Tuesday, February 3, 2015

Junkers Ju 87D Series


The R-variant was basically a Ju 87B version with facilities for fitting external wing-drop fuel tanks enabling a range of 1,000 km (620 miles). The improved D-version had a slightly more aerodynamic fuselage with a refined engine cowling, and redesigned cockpit line; it could carry an increased bomb load, had a greater range, and could mount various weapons, notably two underwing WB 81 containers each housing six MG 81 guns.

Although the Stukas had suffered mightily at the hands of the RAF, the Luftwaffe had no immediate replacement available and development continued, the next production model being the Ju 87D-1 with the new 1,410-hp (1051-kW) Jumo 211J-1 engine. Considerable changes were made in the aircraft’s appearance and armour was increased, probably the most popular improvement! Production of this version began in 1941 and deliveries during that year totalled 476, with 917 in 1942. The type was deployed extensively in the Middle East and on the Eastern Front, and in the former area was even used as a glider tug under the designation Ju 87D-2. The Ju 87D-3 had extra armour protection for the ground-attack role, and an odd experimental version of the Ju 87D-3 had a pod above each wing, both capable of carrying two persons and intended to be used to drop agents behind enemy lines. The pods were designed to be released in a shallow dive and to descend by parachute, but the point of this is obscure and it is not known if flight trials and release ever took place. The designation Ju 87D-4 applied to a torpedo· bomber version. The Ju 87D-5 had the outer wing panels extended to give a span of 49 ft 2 1/2 in (15.00 m), the increase being necessary to cope with the heavier loads that were being carried. Dive brakes were omitted as the variant was intended only for ground attack.

The Ju 87s in use on the Eastern Front were, by 1943, being severely mauled by the Red Air Force during daytime operations. A night assault version. also without dive brakes, was developed as the Ju 87D-7 with flame-damped exhausts, two wing-mounted 20mm MG 151/20 cannon and night-flying equipment. The Ju 87D-8 final production version was a similar but simplified aircraft.

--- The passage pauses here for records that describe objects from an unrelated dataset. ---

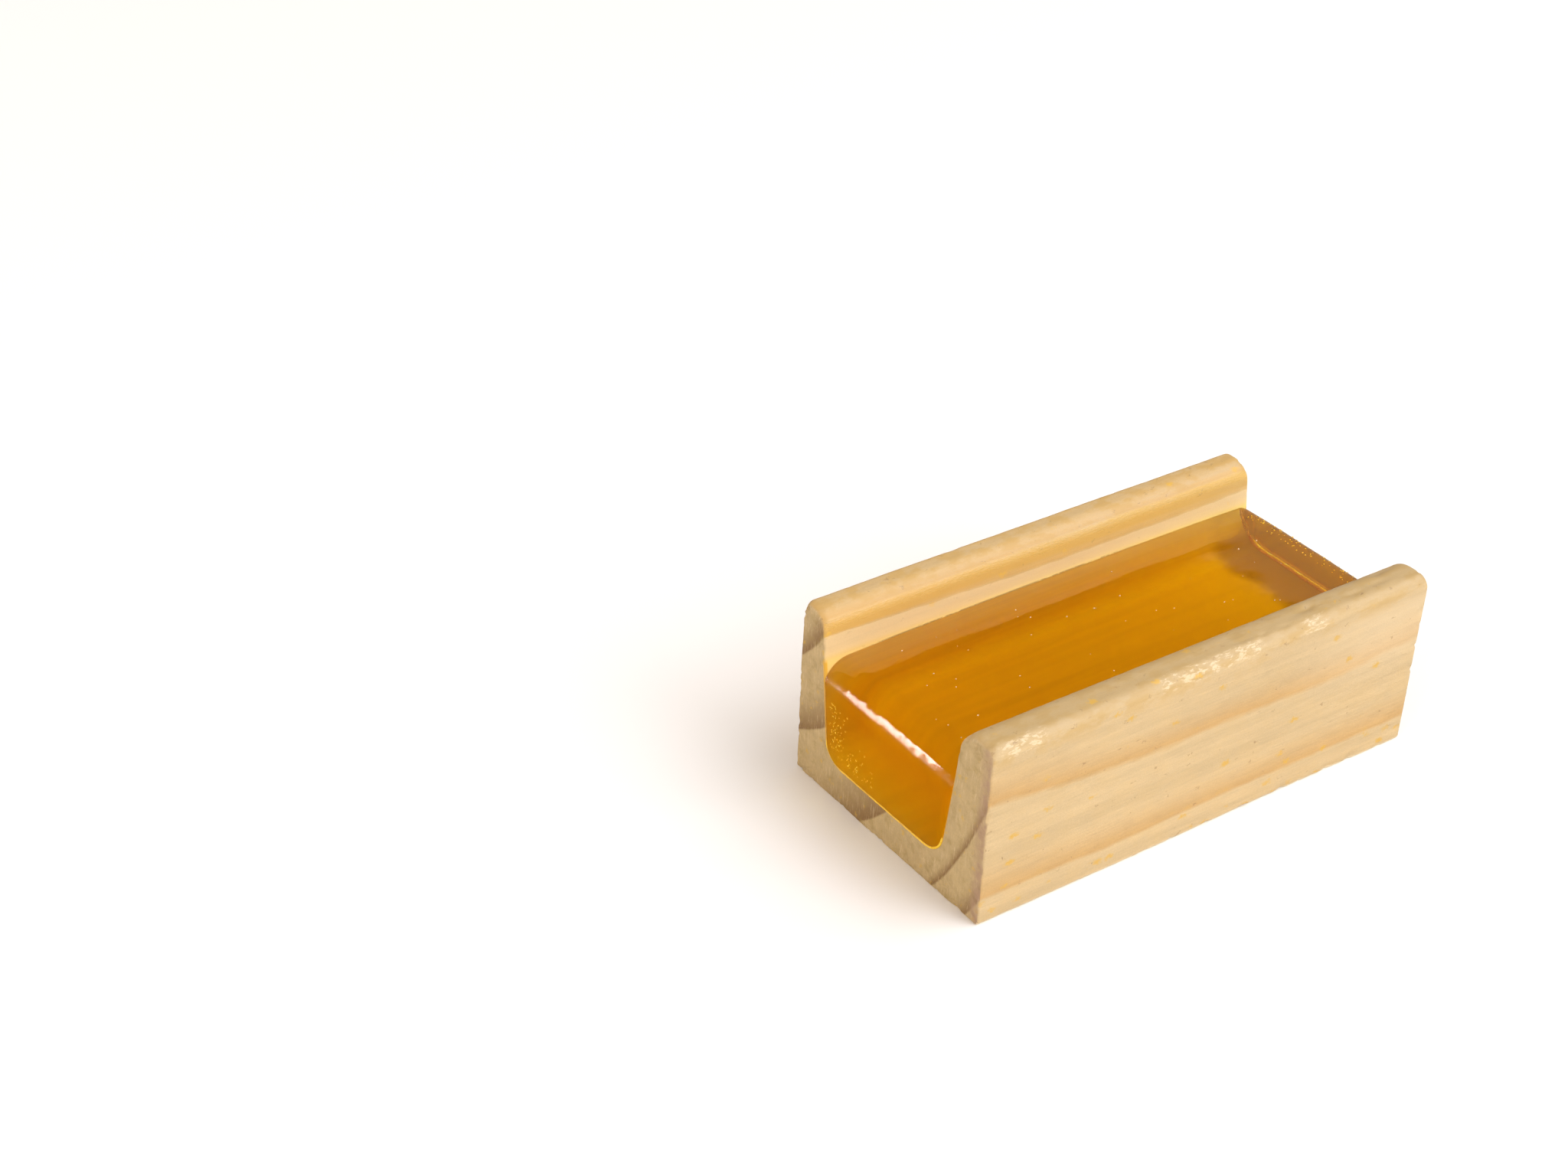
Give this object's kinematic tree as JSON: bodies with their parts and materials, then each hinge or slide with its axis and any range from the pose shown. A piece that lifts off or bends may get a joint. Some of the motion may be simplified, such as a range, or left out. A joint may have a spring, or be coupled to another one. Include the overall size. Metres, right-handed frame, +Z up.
{
  "type": "rosin cake",
  "caption": "Bar of translucent amber rosin cast in an open-ended U-shaped wooden trough; bow hair is drawn along it between the walls.",
  "frame": {"origin": "centre of the trough's underside, on the surface it rests on", "axes": "+X along the trough and the bow's stroke, +Y across it towards the thinner wall, +Z up out of the open channel"},
  "size_m": [0.0606, 0.0316, 0.0216],
  "materials": {
    "pine": "sanded smooth, clear-sealed, satin",
    "rosin": "glossy, translucent amber"
  },
  "bodies": {
    "root": {"wooden_trough": "pine", "rosin_cake": "rosin"}
  },
  "joints": []
}
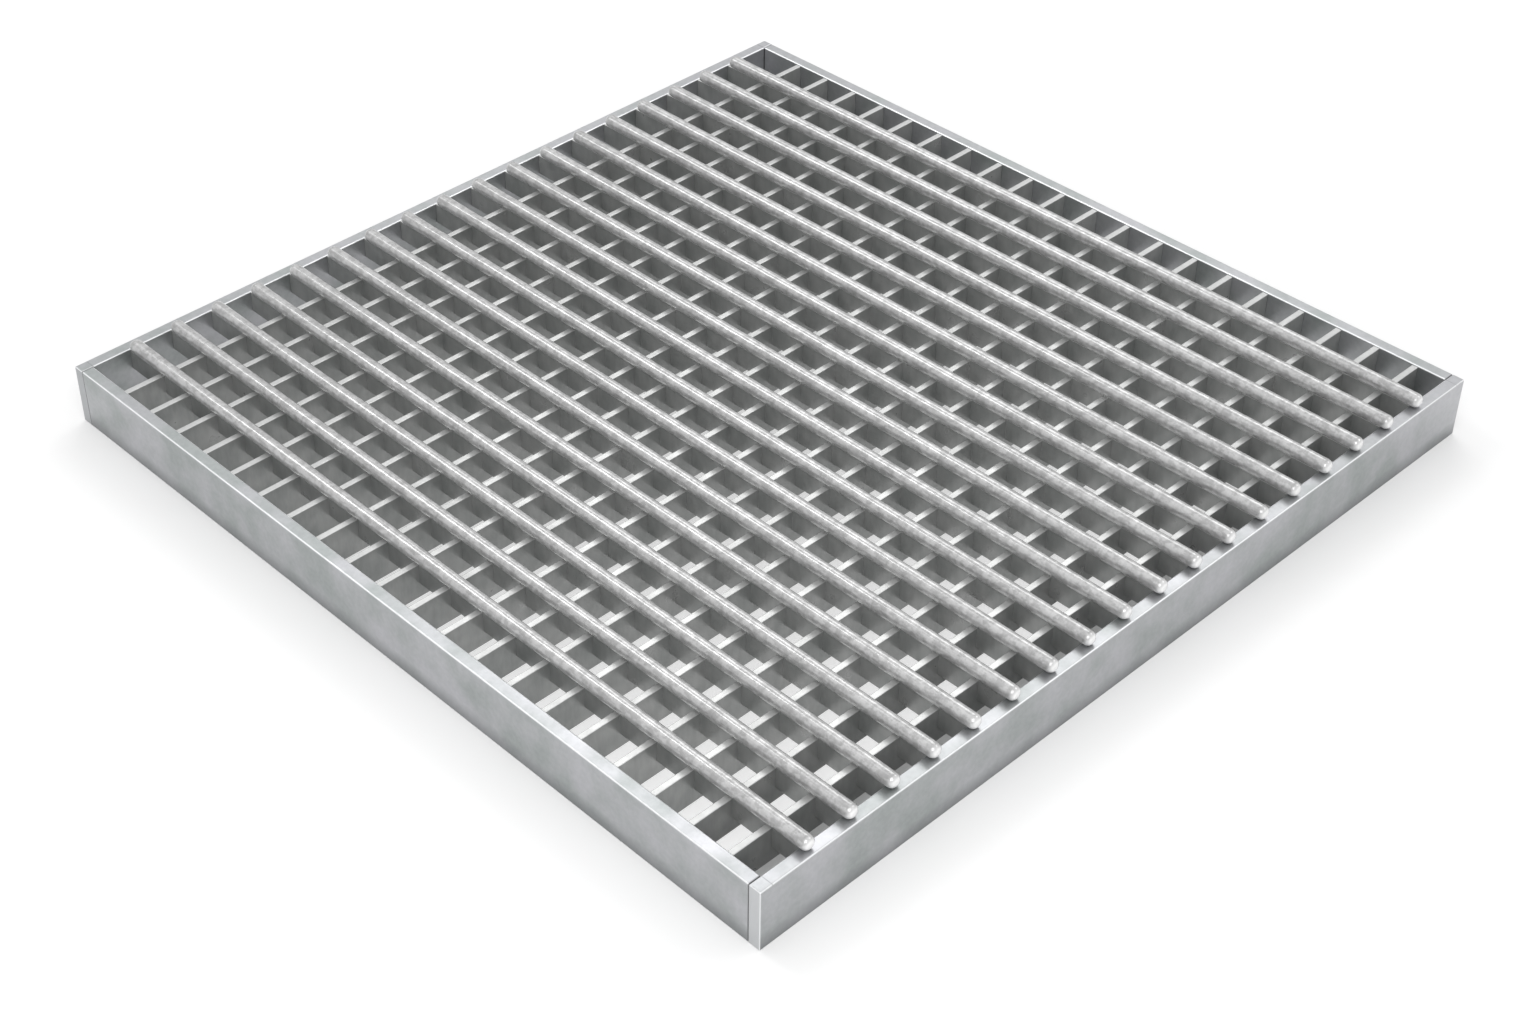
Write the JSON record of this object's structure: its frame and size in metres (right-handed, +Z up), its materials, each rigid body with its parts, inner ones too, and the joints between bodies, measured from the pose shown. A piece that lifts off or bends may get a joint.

While the bulk of the Stukagruppen now massed for the forthcoming invasion of Russia, I/St.G 1, II/St.G 2 and I/St.G 3 remained in the Mediterranean theatre to support Rommel in North Africa. With little in the way of Allied defences to oppose them, the Stukas were able to operate freely during the desert offensives and counter-offensives. In December 1941, Luftflotte 2 arrived in the area with the Erganzungs (training and replacement) Gruppe of St.G 1; and in March 1942 I/St.G 1 and II/St.G 2 were redesignated II and III/St.G 3 respectively to bring the Geschwader up to full strength. On 21 March III Gruppe moved to Biscari-San Pietro in Sicily, where it converted to the Ju87D-1; during renewed attempts to neutralise Malta, when crews often made three sorties per day, formations of about twenty aircraft set out with an entire Gruppe of fighters as escort. Eventually, demands for air support from North Africa reduced the strength of units operating against Malta and although small raids by single sections of dive bombers continued, they lacked adequate defensive covering fire and became easy prey for the defending fighters.

At the end of May 1942, III/St.G 3 too was recalled to North Africa and in June and July, when operations in support of the Afrika Korps’ advance to El Alamein called for intense efforts, they again flew as many as three sorties a day, attacking troops, transport and tank concentrations, artillery positions, airfields, stores and ammunition dumps. In early June the entire Geschwader made repeated attacks on the fortress of Bir Hacheim and, up until the time of its capture, many raids were directed against shipping and installations at Tobruk Harbour; but the long advance had exhausted German air and ground forces alike, and Rommel was halted at El Alamein. The now greatly reinforced Desert Air Force inflicted heavy losses, and in spite of close escort flown by the more experienced Luftwaffe fighter-pilots the Allied fighters invariably broke through the defensive screen. As in the Battle of Britain, the Stukas were too slow for the escort. One particularly notable success for the Desert Air Force occurred during the evening of 3 July when a formation of fifteen Stukas, heavily escorted by fighters, was intercepted over El Alamein. In the ensuing air battle the Allied fighters claimed all but two of the dive-bombers destroyed, some being chased back as far as their own airfield before being shot down. Final attacks against El Alamein extended the Luftwaffe to its limit with the result that sorties were considerably reduced due to natural attrition and combat losses.